1897: The Boston subway opened and became the first underground rapid transit system in North America.

1914: The last passenger pigeon, a female named Martha in honor of Martha Washington, died in captivity in the Cincinnati Zoo.

1923: Tokyo and Yokohama were destroyed by an earthquake. About 100,000 people were known dead and another 43,000 disappeared without a trace.

1974: The SR-71 Blackbird set (and still holds) the record for flying from New York to London, in 1 hour, 54 minutes, 56.4 seconds, at a speed of 1,435.6 miles per hour.

1979: The American space probe Pioneer 11 became the first spacecraft to visit Saturn, passing at a distance of 13,000 miles.

1985: A joint American-French expedition located the wreckage of RMS Titanic.


September 2

1666: The Great Fire of London destroyed 90 percent of the city.

1752: Great Britain and its American colonies adopted the Gregorian calendar, almost two centuries after most of Western Europe.

1789: The U.S. Department of the Treasury was founded.

1792: During the French Revolution, rampaging mobs slaughtered three Roman Catholic bishops, more than 200 priests, and prisoners believed to be royalist sympathizers.

1901: Speaking at the Minnesota State Fair, Vice President Theodore Roosevelt said, “Speak softly and carry a big stick.”

1946: Born this day: rock musician Billy Preston (died 2006); Marvel Comics illustrator Walt Simonson; San Francisco supervisor Dan White (assassinated San Francisco Mayor George Mosconi and fellow supervisor Harvey Milk in 1978; committed suicide 1985).

1963: CBS Evening News became America’s first half-hour weeknight news broadcast, when the show was expanded from 15 to 30 minutes.

September 3

1777: The flag of the United States was flown in battle for the first time, during the Battle of Cooch’s Bridge, near Philadelphia.

1783: British Gen. Cornwallis surrendered to American Gen. George Washington, ending the Revolutionary War.
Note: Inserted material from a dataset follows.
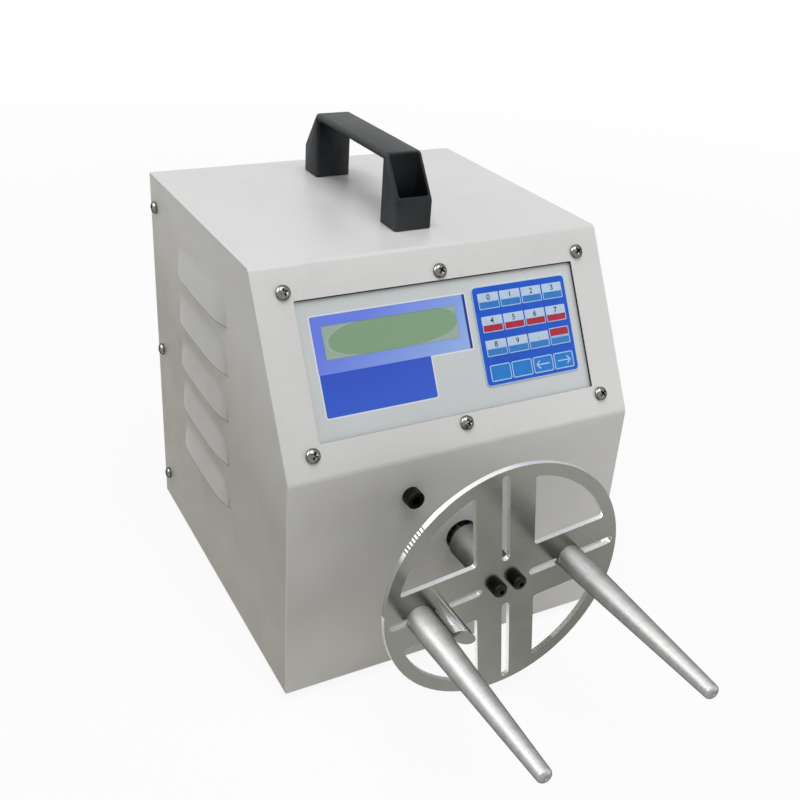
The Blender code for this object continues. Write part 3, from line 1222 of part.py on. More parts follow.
def build_inlet():
    """A mains inlet with three contacts and a fuse drawer above its mouth."""
    row = CASE_Z + REAR_ROW_HEIGHT
    x = INLET_X
    seat = BACK_Y + GAP
    face = seat + INLET_FLANGE
    back = BACK_Y - INLET_BODY_DEPTH
    inlet = add_object("mains_inlet",
                       box_mesh((x - INLET_HALF_WIDTH, back, row - INLET_HALF_HEIGHT),
                                (x + INLET_HALF_WIDTH, face, row + INLET_HALF_HEIGHT)), "black_plastic")
    rim_x = INLET_HALF_WIDTH + INLET_FLANGE_MARGIN
    rim_z = INLET_HALF_HEIGHT + INLET_FLANGE_MARGIN
    join(inlet, "inlet_flange", box_mesh((x - rim_x, seat, row - rim_z), (x + rim_x, face, row + rim_z)))
    mouth_z = row - INLET_MOUTH_DROP
    half_w = INLET_MOUTH_HALF_WIDTH
    half_h = INLET_MOUTH_HALF_HEIGHT
    chamfer = INLET_MOUTH_CHAMFER
    outline = [(x - half_w, mouth_z - half_h), (x + half_w, mouth_z - half_h),
               (x + half_w, mouth_z + half_h - chamfer), (x + half_w - chamfer, mouth_z + half_h),
               (x - half_w + chamfer, mouth_z + half_h), (x - half_w, mouth_z + half_h - chamfer)]
    cut(inlet, "inlet_mouth", prism_mesh(outline, "Y", face - INLET_MOUTH_DEPTH, face + OVERRUN))
    floor = face - INLET_MOUTH_DEPTH
    for name, shift, lift in (("left", -CONTACT_SPREAD, -CONTACT_DROP), ("middle", 0, CONTACT_DROP),
                              ("right", CONTACT_SPREAD, -CONTACT_DROP)):
        low = (x + shift - CONTACT_HALF_HEIGHT, floor - OVERRUN, mouth_z + lift - CONTACT_HALF_WIDTH)
        high = (x + shift + CONTACT_HALF_HEIGHT, floor + CONTACT_LENGTH, mouth_z + lift + CONTACT_HALF_WIDTH)
        join(inlet, "inlet_contact_" + name, box_mesh(low, high))
    drawer_z = row + DRAWER_LIFT
    cut(inlet, "drawer_hole",
        box_mesh((x - DRAWER_HALF_WIDTH - GAP, face - DRAWER_DEPTH - GAP, drawer_z - DRAWER_HALF_HEIGHT - GAP),
                 (x + DRAWER_HALF_WIDTH + GAP, face + OVERRUN, drawer_z + DRAWER_HALF_HEIGHT + GAP)))
    drawer = add_object("fuse_drawer",
                        box_mesh((x - DRAWER_HALF_WIDTH, face - DRAWER_DEPTH, drawer_z - DRAWER_HALF_HEIGHT),
                                 (x + DRAWER_HALF_WIDTH, face + DRAWER_PROUD, drawer_z + DRAWER_HALF_HEIGHT)),
                        "black_plastic")
    return drawer


def build_pedal_socket():
    """A round panel socket for the foot pedal's plug."""
    row = CASE_Z + REAR_ROW_HEIGHT
    seat = GAP
    face = seat + PEDAL_FLANGE + PEDAL_NOSE
    profile = [(0, face - PEDAL_BORE_DEPTH),
               (PEDAL_BORE_RADIUS, face - PEDAL_BORE_DEPTH),
               (PEDAL_BORE_RADIUS, face),
               (PEDAL_RADIUS, face),
               (PEDAL_RADIUS, seat + PEDAL_FLANGE),
               (PEDAL_FLANGE_RADIUS, seat + PEDAL_FLANGE),
               (PEDAL_FLANGE_RADIUS, seat),
               (PEDAL_RADIUS, seat),
               (PEDAL_RADIUS, seat - PEDAL_BODY_DEPTH),
               (0, seat - PEDAL_BODY_DEPTH)]
    socket = turned("pedal_socket", profile, "nickel", HIDDEN_SEGMENTS)
    socket.rotation_euler = (math.radians(-90.0), 0, 0)
    socket.location = (PEDAL_X, BACK_Y, row)


clear_scene()
PARTS = make_collection("wire_coil_winding_machine")
CUTTERS = make_collection("cutters")

build_front_cover()
build_side_panel("side_panel_left", -1)
build_side_panel("side_panel_right", 1)
build_base_plate()
build_rear_panel()
build_feet()
build_side_screws()
build_panel_screws()
build_control_panel()
build_housing()
build_bearings()
build_flange_bolts()
build_spindle()
build_hub()
TURNTABLE = make_empty("disc_axis", (0, DISC_Y, SPINDLE_Z), (0, -DISC_TURN, 0))
build_disc(TURNTABLE)
build_centre_screws(TURNTABLE)
build_arm("left_arm", -LEFT_ARM_PLACE, TURNTABLE)
build_arm("right_arm", RIGHT_ARM_PLACE, TURNTABLE)
build_wire_pin(TURNTABLE)
build_pulley("spindle_pulley", SPINDLE_PULLEY_RADIUS, SPINDLE_RADIUS + GAP, (0, PULLEY_Y, SPINDLE_Z),
             "satin_aluminium")
build_pulley("motor_pulley", MOTOR_PULLEY_RADIUS, MOTOR_SHAFT_RADIUS + GAP,
             (MOTOR_X, PULLEY_Y, MOTOR_AXIS_Z), "satin_aluminium")
build_belt()
build_motor()
build_power_supply()
build_handle()
build_switch()
build_inlet()
build_pedal_socket()
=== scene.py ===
"""Looks for the bench winding machine: satin case, printed panel, keypad, disc, arms, handle."""
import json
import math

import bmesh
import bpy
from mathutils import Matrix, Vector


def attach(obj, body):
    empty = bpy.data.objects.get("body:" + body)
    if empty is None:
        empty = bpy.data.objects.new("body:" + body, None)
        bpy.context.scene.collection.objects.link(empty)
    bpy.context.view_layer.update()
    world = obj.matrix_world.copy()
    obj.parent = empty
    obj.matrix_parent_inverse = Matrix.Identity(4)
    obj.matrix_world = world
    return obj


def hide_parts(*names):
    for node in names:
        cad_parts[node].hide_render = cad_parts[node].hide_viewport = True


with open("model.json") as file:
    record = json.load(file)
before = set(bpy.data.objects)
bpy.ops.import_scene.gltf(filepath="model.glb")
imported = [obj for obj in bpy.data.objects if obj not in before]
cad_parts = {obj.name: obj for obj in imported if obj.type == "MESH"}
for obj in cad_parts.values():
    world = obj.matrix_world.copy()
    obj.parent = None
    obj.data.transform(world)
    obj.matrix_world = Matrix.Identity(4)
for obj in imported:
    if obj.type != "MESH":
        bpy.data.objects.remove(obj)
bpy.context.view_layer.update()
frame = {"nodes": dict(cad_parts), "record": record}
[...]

1838: Future abolitionist Frederick Douglass escaped from slavery in Maryland by jumping aboard a departing train and riding into the north.

1895: John Brallier became the first professional U.S. football player, when he was paid $10 to play for the Latrobe Athletic Association.

1914: French composer Albéric Magnard became a national hero when he was killed after shooting at German soldiers invading his property.

1923: Born this day: Taco Bell founder Glen Bell (died 2010), and cartoonist Mort Walker (Beetle Bailey).

1935: Sir Malcolm Campbell became the first person to drive an automobile over 300 mph when he reached 304.331 miles per hour on the Bonneville Salt Flats west of Salt Lake City, Utah.

1939: France, the United Kingdom, New Zealand and Australia declared war on Germany after the invasion of Poland, forming the Allies.

1941: Karl Fritzsch, deputy camp commandant of the Auschwitz concentration camp, experimented with Zyklon B to gas Soviet POWs during World War II.

1951: The first long-running American television soap opera, Search for Tomorrow, aired its first episode on the CBS network.

1953: A downpour of frogs fell on Leicester, Mass. The live creatures covered many streets and roof tops.

September 4

1781: Los Angeles, Calif., was founded as El Pueblo de Nuestra Señora La Reina de los Ángeles de Porciúncula (The Village of Our Lady, the Queen of the Angels of Porziuncola) by 44 Spanish settlers.

1882: Thomas Edison flipped the switch to the first commercial electrical power plant in history, lighting one square mile of lower Manhattan. This is considered by many as the first day of the electrical age.

1888: George Eastman registered the trademark Kodak and received a patent for his camera that used roll film.

1905: Fanny A. Weeks, 40, of Washington, D.C., died of burns she received when she stepped backward and fell into a boiling hot spring near Old Faithful geyser in Yellowstone National Park on Aug. 18.

1913: Born this day: U.S. biochemist and Nobel Prize laureate Stanford Moore (died 1982), and mobster Mickey Cohen (d. 1976).

1950: Darlington Raceway in Darlington, S.C., opened for the inaugural Southern 500, the first 500-mile NASCAR race.

1957: The Ford Motor Company introduced the Edsel. Gov. Orval Faubus of Arkansas called out the National Guard to prevent African American students from enrolling in Central High School in Little Rock.

1972: Mark Spitz became the first competitor to win seven medals at a single Olympic Games.

1998: Google was founded by Larry Page and Sergey Brin, two students at Stanford University.

2006: Steve Irwin, an Australian television personality and naturalist known as the Crocodile Hunter, died when his heart was impaled by a short-tail stingray barb while filming a documentary in Queensland’s Great Barrier Reef.

2014: 19th District Court Judge James Wheelis set the highest bail ever recorded in Lincoln County, Montana, when he set a bail of $10,000,000 (ten million dollars) for Larry Mathew Hanson, 45, after Hanson repeatedly violated a restraining order.